# Dreaming of happiness



## WayneG (Dec 29, 2017)

Hi Everyone.
After being unhappy with life for a while, my dream is to buy a motorhome and live in it full time.
Seems fantastical at the moment, but hoping to make it a reality in a few months, so I'm hoping to pick up a lot of info and advice from this forum.
Cheers.


----------



## Silver sprinter (Dec 30, 2017)

Hi welcome and enjoy :welcome::camper::wave: sounds great, hope you can make it come true,  loads of advice    look and ask anything


----------



## barryd (Dec 30, 2017)

Plenty of full timers on here but do your homework and ask questions as there is a lot to know and it's not as cheap as you might think.


----------



## Makzine (Dec 30, 2017)

Hello and :welcome:


----------



## The laird (Dec 30, 2017)

Hi welcome and enjoy


----------



## Old Git (Dec 30, 2017)

Hello enjoy :welcome::wave::wave:


----------



## yorkslass (Dec 30, 2017)

Hi,:welcome::wave::wave:


----------



## jeanette (Dec 30, 2017)

Hi and:welcome::camper:


----------



## Clunegapyears (Dec 31, 2017)

*Welcome and planning*

Welcome to this most knowledgeable site.  Lots of info if you search through. 

We went full time 2.5 years ago, but this was after 6 months of planning and finishing work.  Do use lists.  I had categories such as finance, insurance, vehicles, house letting, or I would have made a mess of it ... having no memory skills!  Good luck.


----------



## phillybarbour (Dec 31, 2017)

Hi and welcome good luck with the search.


----------



## Trish1997 (Dec 31, 2017)

Welcome.
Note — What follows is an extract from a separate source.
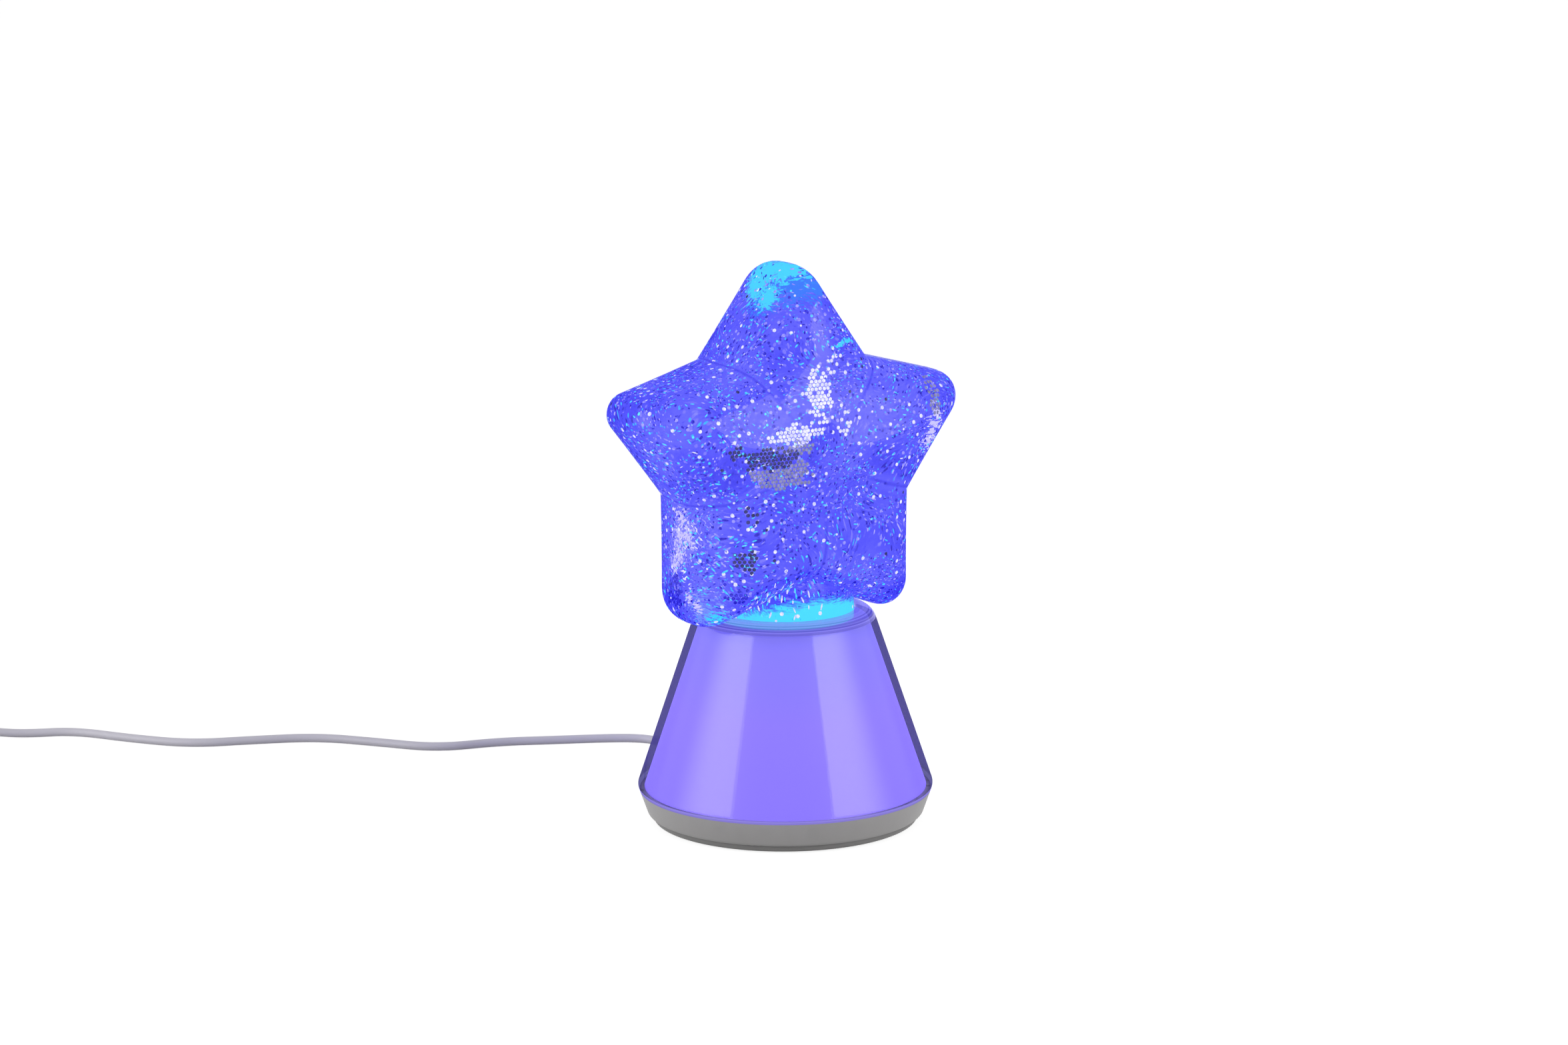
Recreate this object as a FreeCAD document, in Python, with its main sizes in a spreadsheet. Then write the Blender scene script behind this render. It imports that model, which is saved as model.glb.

I've been fultiming for 9 years.cant see myself back in a house now until.ill.health takes me.


----------



## WayneG (Jan 2, 2018)

barryd said:


> Plenty of full timers on here but do your homework and ask questions as there is a lot to know and it's not as cheap as you might think.



Yes I'm beginning to realise this.
I'm currently thinking I need about £700 a month for this lifestyle.


----------



## EL Sid (Jan 3, 2018)

Welcome. You cannot beat the motorhome traveling life. This group are a very helpful lot and you will enjoy yhteir advice and company.  Hope to see you on the road soon.


----------



## jeanette (Jan 4, 2018)

Hi and:welcome::camper:


----------